_Given problem_
Both end lines count: copy exactly from the line that contains "Write part 3" to the line that contains "edge_mm: float = 0.2", and only those lines.

_Dataset rows_
------
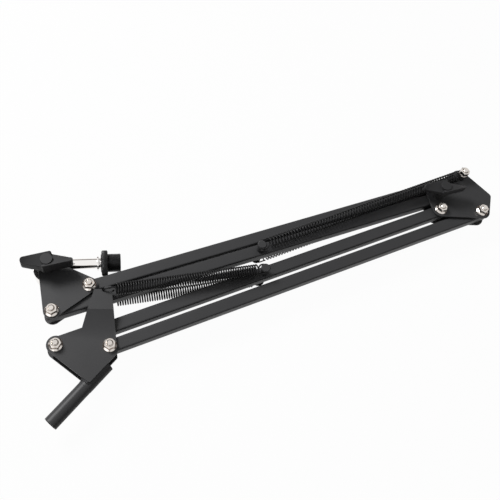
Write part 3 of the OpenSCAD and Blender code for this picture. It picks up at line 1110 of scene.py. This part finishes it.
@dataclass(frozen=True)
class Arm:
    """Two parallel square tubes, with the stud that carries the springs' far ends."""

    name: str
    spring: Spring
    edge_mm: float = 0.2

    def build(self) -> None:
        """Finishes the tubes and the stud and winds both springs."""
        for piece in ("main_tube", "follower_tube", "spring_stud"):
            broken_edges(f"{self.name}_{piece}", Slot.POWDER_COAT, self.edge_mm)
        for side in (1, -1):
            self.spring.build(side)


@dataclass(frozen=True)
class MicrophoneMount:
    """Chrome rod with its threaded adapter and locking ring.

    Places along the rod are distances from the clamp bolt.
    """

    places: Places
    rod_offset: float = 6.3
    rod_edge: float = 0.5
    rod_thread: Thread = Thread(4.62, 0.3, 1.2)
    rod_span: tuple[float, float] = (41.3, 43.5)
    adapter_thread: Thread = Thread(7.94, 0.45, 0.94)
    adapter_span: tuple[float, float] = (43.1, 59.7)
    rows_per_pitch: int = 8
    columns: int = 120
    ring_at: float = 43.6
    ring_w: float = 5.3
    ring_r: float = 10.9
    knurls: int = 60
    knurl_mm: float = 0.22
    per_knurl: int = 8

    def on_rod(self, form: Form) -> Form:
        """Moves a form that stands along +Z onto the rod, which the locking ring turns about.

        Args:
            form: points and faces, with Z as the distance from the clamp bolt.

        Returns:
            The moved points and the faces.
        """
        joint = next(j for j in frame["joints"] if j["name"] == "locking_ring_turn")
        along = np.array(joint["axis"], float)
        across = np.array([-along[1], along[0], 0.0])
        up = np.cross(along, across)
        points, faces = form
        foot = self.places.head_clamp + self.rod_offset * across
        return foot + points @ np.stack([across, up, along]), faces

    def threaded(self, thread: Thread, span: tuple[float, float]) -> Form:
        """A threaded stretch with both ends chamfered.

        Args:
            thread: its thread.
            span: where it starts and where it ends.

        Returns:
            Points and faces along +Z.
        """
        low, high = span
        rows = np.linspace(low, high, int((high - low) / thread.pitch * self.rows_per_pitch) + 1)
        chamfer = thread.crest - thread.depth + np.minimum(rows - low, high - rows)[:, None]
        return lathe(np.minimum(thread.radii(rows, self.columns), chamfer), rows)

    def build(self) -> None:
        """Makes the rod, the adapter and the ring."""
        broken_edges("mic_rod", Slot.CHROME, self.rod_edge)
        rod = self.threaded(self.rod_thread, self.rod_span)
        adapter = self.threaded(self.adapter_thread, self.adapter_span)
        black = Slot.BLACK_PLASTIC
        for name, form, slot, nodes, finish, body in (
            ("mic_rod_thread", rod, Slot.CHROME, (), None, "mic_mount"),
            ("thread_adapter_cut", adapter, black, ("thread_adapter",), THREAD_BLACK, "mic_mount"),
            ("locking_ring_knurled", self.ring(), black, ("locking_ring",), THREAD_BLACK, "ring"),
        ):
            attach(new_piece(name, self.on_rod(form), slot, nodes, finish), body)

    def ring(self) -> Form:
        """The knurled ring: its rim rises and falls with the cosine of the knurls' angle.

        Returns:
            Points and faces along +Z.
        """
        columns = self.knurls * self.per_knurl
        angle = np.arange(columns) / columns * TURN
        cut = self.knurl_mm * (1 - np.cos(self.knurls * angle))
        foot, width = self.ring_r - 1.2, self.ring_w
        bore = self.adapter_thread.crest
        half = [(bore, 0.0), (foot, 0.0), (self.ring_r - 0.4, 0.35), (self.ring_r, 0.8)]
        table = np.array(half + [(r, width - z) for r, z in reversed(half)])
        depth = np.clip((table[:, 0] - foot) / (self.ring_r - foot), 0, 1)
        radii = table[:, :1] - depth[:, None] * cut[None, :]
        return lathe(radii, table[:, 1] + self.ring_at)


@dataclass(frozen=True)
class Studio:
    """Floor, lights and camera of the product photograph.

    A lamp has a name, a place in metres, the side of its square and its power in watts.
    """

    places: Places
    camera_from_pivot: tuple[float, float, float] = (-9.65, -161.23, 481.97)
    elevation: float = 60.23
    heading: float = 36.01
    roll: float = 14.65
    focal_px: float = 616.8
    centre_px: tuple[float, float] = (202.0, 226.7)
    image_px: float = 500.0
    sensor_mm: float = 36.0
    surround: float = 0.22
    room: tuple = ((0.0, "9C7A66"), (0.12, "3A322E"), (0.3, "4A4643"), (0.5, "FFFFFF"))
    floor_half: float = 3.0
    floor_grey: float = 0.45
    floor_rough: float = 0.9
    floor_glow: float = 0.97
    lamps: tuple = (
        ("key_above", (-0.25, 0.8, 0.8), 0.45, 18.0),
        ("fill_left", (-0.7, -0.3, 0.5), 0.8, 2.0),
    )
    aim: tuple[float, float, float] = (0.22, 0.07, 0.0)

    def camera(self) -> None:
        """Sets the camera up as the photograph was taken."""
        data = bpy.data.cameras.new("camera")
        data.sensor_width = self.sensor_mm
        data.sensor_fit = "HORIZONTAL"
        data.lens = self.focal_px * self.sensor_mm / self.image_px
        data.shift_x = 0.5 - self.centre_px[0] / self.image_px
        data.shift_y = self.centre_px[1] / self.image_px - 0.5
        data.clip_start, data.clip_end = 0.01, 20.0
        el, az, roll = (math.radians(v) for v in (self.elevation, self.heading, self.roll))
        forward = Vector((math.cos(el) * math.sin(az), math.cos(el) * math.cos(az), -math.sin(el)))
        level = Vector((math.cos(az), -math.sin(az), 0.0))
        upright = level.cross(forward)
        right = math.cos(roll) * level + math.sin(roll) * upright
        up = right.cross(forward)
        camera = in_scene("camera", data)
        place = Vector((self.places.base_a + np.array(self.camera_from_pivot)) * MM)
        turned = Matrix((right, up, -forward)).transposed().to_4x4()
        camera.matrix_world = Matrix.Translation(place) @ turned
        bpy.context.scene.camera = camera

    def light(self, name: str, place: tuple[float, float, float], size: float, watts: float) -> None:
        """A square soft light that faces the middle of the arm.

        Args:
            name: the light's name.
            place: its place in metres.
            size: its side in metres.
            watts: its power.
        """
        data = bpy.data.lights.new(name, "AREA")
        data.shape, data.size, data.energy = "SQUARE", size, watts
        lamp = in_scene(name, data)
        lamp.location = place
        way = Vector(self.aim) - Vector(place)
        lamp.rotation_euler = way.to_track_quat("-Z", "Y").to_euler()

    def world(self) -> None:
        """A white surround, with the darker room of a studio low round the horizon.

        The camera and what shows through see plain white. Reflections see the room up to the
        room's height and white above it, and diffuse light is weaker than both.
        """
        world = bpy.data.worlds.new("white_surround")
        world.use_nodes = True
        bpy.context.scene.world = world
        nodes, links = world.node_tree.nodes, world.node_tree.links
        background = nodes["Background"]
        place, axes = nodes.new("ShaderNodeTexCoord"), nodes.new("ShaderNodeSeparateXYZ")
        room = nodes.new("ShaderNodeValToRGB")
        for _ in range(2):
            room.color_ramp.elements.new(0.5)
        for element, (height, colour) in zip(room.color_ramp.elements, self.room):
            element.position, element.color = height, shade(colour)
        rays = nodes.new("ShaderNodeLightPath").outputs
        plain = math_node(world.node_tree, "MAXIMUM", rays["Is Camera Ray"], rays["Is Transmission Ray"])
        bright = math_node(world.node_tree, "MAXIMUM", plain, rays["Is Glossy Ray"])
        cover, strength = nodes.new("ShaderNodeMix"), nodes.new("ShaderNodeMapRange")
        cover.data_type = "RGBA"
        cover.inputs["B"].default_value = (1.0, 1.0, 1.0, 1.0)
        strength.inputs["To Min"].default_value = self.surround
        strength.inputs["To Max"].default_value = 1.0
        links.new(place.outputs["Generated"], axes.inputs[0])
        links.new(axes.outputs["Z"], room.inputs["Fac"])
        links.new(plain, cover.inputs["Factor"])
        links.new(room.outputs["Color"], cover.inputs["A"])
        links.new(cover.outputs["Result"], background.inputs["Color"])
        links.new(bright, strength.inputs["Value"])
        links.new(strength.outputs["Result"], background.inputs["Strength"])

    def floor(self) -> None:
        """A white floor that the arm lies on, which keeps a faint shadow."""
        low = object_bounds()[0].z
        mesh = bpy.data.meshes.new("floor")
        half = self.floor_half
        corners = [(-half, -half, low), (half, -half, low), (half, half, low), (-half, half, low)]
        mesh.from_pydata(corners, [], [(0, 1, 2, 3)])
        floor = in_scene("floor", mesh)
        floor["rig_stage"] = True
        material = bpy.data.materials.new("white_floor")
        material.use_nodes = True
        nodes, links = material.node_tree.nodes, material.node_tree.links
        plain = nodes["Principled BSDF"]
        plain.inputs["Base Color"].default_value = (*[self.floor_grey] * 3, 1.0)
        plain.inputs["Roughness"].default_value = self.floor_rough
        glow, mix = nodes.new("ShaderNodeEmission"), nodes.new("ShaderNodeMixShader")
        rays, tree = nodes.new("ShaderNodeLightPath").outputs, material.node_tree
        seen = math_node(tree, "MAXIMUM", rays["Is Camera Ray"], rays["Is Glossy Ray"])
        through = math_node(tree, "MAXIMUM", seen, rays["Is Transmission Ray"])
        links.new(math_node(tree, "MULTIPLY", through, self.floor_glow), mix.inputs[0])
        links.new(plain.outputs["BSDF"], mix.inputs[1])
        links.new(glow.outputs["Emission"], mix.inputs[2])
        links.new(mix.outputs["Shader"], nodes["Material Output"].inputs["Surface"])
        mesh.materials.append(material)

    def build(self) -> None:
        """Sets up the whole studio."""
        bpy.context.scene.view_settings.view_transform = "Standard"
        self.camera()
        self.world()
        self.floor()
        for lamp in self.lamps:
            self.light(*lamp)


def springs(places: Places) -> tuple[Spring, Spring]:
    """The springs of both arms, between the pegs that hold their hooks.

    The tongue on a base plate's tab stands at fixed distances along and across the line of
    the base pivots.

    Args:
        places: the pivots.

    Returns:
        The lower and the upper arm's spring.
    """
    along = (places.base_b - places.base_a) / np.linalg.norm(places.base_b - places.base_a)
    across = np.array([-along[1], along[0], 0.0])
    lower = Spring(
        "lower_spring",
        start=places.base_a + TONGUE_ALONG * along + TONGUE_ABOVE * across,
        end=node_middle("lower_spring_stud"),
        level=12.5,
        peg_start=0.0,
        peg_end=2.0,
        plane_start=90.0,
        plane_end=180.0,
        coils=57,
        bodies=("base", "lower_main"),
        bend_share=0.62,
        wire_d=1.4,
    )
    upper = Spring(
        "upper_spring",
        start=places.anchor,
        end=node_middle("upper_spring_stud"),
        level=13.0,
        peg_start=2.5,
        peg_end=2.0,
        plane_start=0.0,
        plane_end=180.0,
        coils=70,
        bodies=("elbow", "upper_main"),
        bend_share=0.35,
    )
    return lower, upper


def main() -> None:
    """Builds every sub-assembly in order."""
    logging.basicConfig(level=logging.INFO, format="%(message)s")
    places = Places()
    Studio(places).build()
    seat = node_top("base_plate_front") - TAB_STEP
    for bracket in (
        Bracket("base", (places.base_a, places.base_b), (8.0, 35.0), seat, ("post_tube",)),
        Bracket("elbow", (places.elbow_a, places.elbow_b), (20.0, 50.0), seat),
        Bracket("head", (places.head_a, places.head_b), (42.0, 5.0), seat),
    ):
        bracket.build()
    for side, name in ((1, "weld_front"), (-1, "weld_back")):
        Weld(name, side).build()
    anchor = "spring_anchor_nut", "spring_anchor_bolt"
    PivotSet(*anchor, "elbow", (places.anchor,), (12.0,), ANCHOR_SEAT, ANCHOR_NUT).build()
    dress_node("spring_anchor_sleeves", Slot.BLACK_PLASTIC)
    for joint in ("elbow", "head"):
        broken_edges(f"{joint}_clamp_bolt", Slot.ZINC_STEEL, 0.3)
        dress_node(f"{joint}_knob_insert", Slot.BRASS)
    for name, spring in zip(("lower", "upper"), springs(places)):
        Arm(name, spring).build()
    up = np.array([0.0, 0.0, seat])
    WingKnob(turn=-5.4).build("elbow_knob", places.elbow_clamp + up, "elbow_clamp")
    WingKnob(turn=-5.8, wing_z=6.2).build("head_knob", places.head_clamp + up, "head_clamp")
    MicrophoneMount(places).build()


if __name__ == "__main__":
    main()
------
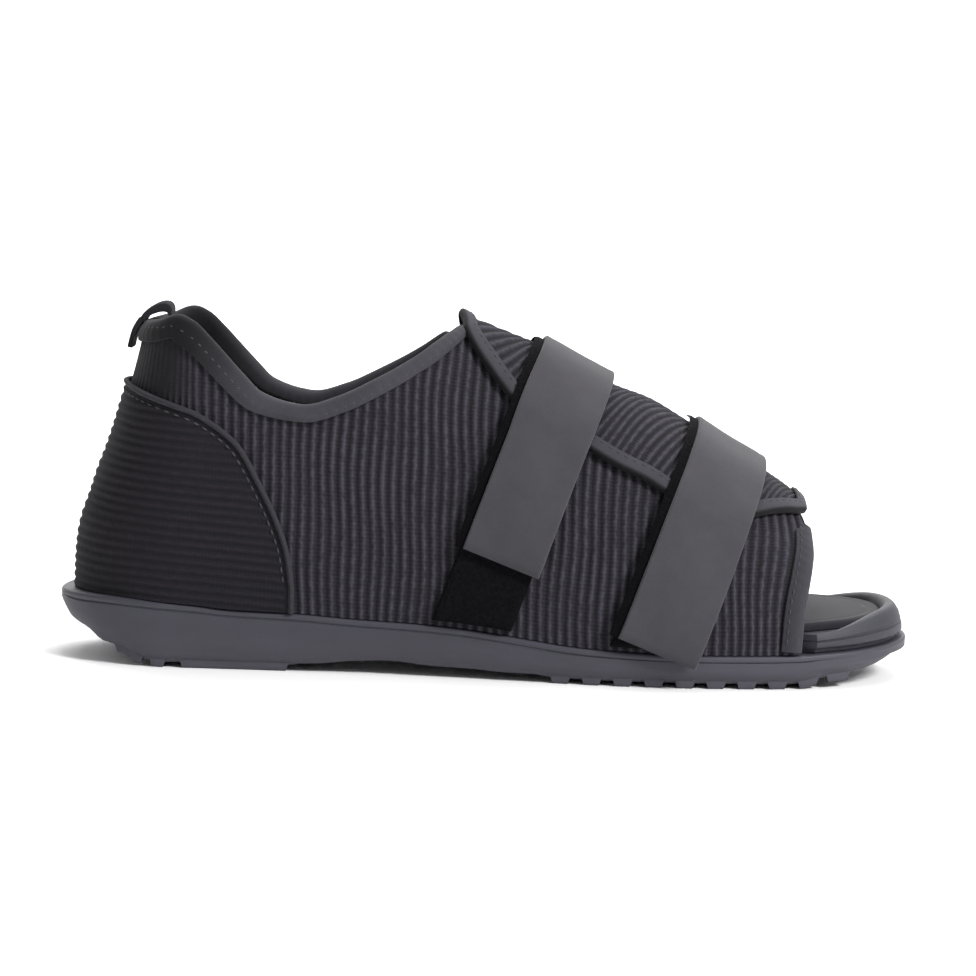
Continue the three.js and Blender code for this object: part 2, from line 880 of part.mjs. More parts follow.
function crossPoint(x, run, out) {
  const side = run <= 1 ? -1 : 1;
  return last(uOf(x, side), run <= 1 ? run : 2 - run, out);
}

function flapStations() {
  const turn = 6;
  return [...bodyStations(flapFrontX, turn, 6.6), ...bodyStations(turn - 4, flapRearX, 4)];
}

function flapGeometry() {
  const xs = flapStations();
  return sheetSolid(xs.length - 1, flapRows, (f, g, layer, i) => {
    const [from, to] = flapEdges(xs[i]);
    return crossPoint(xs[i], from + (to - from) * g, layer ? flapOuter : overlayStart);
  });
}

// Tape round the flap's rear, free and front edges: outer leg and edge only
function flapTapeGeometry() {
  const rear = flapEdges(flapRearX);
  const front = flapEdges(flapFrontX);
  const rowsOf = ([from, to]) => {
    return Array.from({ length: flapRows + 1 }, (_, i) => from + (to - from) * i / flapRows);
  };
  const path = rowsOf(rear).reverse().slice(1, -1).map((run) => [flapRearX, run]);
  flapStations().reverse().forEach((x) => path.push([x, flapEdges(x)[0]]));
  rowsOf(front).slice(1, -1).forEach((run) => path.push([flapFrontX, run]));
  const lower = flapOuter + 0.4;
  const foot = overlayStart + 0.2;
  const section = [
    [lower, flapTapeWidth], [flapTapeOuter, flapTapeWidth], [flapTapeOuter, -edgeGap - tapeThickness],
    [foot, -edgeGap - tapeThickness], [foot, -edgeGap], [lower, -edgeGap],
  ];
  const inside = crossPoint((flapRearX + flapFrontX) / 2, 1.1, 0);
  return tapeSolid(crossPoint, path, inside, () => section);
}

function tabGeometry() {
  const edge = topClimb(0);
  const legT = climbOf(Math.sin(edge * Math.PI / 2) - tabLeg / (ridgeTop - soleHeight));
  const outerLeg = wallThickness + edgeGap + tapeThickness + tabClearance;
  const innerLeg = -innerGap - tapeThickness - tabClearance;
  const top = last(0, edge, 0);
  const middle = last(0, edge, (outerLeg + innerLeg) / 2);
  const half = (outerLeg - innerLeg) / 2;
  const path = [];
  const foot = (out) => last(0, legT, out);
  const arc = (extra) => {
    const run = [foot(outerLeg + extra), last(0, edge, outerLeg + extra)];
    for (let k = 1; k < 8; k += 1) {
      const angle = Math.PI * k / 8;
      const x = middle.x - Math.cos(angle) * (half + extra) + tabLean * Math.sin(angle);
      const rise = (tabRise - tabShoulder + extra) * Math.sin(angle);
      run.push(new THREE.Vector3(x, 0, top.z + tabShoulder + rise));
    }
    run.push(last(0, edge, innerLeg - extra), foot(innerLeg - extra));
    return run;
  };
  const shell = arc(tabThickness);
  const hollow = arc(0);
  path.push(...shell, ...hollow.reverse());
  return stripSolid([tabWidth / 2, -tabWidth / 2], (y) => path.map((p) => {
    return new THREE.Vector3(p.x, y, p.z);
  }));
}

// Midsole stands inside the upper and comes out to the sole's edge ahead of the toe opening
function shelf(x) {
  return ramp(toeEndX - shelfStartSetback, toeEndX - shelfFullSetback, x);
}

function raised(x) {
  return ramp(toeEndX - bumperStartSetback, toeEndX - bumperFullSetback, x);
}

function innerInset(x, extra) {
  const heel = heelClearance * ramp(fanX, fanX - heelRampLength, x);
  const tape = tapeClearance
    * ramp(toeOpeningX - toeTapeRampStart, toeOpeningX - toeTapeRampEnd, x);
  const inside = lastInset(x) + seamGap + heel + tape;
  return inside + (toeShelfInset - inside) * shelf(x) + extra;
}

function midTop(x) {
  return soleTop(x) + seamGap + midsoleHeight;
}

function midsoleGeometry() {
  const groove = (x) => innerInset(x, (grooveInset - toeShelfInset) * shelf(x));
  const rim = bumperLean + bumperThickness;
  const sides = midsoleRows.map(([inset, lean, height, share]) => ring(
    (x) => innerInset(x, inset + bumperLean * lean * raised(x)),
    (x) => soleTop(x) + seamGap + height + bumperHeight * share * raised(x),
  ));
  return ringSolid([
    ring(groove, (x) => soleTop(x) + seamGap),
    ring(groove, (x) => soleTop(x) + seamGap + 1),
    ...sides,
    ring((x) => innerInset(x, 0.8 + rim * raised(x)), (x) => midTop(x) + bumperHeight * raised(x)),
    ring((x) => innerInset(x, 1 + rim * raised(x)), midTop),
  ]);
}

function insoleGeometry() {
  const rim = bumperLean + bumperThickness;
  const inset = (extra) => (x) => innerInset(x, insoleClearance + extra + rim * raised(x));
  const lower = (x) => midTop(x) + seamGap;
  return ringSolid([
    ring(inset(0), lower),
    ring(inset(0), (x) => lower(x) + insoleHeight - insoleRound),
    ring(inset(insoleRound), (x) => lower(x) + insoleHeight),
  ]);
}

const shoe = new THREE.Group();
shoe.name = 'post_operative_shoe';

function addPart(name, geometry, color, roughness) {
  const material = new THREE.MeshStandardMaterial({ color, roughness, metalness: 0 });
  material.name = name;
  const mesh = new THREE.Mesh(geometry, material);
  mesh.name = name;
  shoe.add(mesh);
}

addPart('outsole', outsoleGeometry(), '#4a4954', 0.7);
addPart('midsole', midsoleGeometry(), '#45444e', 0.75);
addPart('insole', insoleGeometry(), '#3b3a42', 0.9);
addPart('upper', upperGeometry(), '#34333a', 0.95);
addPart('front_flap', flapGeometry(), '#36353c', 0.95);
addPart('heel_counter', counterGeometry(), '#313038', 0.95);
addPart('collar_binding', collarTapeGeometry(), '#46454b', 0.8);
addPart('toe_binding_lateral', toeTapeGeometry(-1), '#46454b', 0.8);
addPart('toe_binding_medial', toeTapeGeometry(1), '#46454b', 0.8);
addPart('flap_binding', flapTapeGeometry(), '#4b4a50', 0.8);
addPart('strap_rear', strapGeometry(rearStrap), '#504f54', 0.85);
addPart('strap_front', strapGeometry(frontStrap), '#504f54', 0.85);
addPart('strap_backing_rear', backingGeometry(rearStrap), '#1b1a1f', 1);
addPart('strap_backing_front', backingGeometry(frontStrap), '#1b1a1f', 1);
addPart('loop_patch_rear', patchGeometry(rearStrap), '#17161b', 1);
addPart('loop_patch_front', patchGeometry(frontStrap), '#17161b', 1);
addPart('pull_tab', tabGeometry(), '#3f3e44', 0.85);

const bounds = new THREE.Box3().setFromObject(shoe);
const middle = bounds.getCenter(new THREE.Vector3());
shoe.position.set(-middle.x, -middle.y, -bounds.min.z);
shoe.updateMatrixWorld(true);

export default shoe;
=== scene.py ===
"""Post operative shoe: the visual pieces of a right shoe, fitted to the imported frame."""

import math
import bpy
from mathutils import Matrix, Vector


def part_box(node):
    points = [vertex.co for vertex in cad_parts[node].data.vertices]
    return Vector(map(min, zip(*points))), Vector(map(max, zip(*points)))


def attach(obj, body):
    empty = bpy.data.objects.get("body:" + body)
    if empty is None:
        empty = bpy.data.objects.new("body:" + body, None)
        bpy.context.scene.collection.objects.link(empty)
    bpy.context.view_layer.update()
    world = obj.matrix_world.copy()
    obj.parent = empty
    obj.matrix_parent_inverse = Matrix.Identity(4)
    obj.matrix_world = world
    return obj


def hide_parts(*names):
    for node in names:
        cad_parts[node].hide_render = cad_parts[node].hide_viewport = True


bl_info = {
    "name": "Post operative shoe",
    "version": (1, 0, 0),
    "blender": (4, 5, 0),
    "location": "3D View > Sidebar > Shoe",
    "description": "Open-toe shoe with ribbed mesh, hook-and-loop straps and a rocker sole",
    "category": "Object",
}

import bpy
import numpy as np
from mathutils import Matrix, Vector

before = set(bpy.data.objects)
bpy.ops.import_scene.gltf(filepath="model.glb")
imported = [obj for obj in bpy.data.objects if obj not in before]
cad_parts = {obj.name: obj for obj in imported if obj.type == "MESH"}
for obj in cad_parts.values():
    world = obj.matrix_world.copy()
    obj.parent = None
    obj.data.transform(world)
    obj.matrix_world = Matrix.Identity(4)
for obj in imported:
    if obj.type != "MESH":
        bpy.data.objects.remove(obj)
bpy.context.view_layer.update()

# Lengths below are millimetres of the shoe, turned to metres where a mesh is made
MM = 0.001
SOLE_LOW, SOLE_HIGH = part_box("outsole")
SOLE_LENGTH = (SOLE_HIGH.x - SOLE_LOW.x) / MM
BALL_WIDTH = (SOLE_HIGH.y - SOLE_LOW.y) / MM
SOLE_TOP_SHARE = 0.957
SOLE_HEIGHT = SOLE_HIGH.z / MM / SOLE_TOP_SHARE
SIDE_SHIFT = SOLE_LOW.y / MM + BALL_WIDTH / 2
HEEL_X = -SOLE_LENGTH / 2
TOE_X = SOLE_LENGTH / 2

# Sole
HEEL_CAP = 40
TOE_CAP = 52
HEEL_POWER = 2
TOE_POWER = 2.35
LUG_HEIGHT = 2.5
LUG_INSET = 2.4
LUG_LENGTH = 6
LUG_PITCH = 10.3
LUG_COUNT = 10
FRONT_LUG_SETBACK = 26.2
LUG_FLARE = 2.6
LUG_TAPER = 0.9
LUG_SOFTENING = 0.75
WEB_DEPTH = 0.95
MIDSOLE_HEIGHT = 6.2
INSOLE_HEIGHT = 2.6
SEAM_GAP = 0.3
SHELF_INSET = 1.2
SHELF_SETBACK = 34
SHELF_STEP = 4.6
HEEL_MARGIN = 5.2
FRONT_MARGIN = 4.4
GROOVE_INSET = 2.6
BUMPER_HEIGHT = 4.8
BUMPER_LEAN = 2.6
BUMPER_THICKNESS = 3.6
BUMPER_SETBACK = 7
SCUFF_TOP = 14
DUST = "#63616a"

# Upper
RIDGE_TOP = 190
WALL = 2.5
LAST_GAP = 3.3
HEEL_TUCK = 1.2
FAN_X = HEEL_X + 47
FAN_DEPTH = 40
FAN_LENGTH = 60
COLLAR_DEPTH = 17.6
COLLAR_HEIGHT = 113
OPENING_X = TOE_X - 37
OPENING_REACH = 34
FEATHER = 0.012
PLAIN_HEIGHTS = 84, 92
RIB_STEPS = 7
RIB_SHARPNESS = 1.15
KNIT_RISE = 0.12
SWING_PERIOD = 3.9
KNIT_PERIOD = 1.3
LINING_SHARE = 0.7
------
_Solution to this exercise_
Write part 3 of the OpenSCAD and Blender code for this picture. It picks up at line 1110 of scene.py. This part finishes it.
@dataclass(frozen=True)
class Arm:
    """Two parallel square tubes, with the stud that carries the springs' far ends."""

    name: str
    spring: Spring
    edge_mm: float = 0.2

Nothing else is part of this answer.